Hugo Ticciati (born 1980) is a British-born violinist and conductor of Italian origin, living in Sweden. He has performed in several worldwide events such as the Gotland Chamber Music Festival (Sweden), the Saint-Denis Festival (Paris), and the Festival Internacional Cervantino. He also founded his own festival, called O/MODƏRNT, in Sweden in 2011.

==Career==
At the age of twelve, he entered the Edinburgh Festival at Queen Elizabeth Hall. Since then, Ticciati has performed with several orchestras from England, Romania, Sweden, East Asia, Estonia, and the United States.
He has performed in the Baltic Sea Festival in Sweden, at Carnegie Hall, and the Hermitage Music Festival held in St Petersburg.
Ticciati currently gives regular concerts in important halls in Europe and in East Asia. He plays accompanied by pianists such as Staffan Scheja, Svetlana Navarssadian, Sophia Rahman, Michael Tsalka and Henrik Måwe.

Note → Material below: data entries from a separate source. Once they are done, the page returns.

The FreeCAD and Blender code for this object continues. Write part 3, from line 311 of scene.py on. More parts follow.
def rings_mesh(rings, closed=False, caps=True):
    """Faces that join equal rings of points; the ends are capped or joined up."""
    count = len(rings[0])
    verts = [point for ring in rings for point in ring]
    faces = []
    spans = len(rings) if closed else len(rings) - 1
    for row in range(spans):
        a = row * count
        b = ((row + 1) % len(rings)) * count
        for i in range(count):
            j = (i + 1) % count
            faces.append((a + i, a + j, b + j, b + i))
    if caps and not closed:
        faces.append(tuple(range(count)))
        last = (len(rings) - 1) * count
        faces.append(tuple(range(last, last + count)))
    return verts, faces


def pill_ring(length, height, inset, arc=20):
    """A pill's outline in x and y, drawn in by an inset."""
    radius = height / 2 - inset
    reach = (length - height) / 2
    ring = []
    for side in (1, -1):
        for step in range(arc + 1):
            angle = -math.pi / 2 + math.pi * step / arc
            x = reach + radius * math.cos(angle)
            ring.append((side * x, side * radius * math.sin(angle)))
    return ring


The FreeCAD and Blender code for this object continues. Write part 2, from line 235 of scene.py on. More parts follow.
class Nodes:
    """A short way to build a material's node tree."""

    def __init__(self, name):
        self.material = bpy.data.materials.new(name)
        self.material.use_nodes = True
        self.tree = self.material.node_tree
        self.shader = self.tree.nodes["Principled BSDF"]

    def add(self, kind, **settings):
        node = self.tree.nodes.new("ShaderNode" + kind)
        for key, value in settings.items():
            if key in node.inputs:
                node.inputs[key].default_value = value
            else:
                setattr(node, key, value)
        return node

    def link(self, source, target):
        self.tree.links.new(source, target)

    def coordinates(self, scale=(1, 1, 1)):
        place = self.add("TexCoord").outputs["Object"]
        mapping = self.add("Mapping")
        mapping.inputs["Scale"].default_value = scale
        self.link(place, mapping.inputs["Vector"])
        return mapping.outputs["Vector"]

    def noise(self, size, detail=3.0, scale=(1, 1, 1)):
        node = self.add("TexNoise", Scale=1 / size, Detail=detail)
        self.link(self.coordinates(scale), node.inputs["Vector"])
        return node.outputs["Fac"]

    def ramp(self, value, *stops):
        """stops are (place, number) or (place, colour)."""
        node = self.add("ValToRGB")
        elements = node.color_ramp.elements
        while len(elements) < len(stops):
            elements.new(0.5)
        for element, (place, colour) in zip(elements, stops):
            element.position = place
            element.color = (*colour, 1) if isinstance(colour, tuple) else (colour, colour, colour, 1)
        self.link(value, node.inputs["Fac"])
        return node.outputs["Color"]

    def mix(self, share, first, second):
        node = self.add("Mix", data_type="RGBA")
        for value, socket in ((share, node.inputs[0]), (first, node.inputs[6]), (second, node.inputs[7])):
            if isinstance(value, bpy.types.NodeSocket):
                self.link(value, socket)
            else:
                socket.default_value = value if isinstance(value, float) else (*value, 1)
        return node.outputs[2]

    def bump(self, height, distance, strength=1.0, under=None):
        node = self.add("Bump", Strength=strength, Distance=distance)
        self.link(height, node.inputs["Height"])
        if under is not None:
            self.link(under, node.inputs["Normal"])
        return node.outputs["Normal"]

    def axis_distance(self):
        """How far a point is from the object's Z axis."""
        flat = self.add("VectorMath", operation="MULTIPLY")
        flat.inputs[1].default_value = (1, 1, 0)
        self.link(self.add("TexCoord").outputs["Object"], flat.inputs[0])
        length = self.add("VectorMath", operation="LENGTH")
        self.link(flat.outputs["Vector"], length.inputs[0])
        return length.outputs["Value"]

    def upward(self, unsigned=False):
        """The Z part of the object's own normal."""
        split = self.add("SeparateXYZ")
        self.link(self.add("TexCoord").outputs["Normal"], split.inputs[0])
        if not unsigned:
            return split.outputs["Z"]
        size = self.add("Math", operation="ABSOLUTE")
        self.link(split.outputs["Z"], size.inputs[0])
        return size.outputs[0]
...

Ticciati gives masterclasses and seminars on violin teaching and lectures on music-related subjects all over the world. In the autumn of 2008, he served as a guest violin teacher and lecturer in music history at The New School in New York. Hugo's teaching searches for ways to apply the physical and spiritual aspects of meditation to practicing art, playing, and living in music.

Ticciati started studying violin in London before attending the University of Toronto. He continued studying with Russian violinists Nina and Oleg Balabina in Sweden, where he is now a citizen. Ticciati has won the international competitions Giovani Talenti and Rovere d'Oro at San Bartolomeo al Mare, Italy, in 2002, and the Mendelssohn Cup in Bari, Italy, in 2004. In 2007, he was admitted as a Fellow of the Royal Schools of Music in the United Kingdom.

==Projects==
Ticciati has started a new festival named O/Modernt (stylized as "O/Modərnt") as artistic director at Ulrikdals Palace Theatre Confidencen, in Sweden.

Ticciati works in the contemporary music world with composers such as Albert Schnelzer, Anders Hillborg, Djuro Zivkovic, Leonardo Coral, Andrea Tarrodi, Tobias Broström, Thomas Jennefelt, Sergei Yevtushenko and Esaias Järnegard. Within other projects, he is working with Bill Connor (English composer), on "An Improvised Violin Concerto." Over the next seasons, Ticciati will be performing concertos in Russia, Romania, Sweden, England and Mexico.

==Music festivals==
Ticciati has been invited to several renowned musical events, such as the Gotland Chamber Music Festival (Sweden), the Saint-Denis Festival (Paris), and the Festival Internacional Cervantino, which is annually held in Guanajuato, Mexico. In 2011, Sweden was a guest of honor in FIC and was represented by Angereds Teater, Åke Parmerud, Stockholm Jazz Orchestra, and Hugo Ticciati, who worked with Michael Tsalka.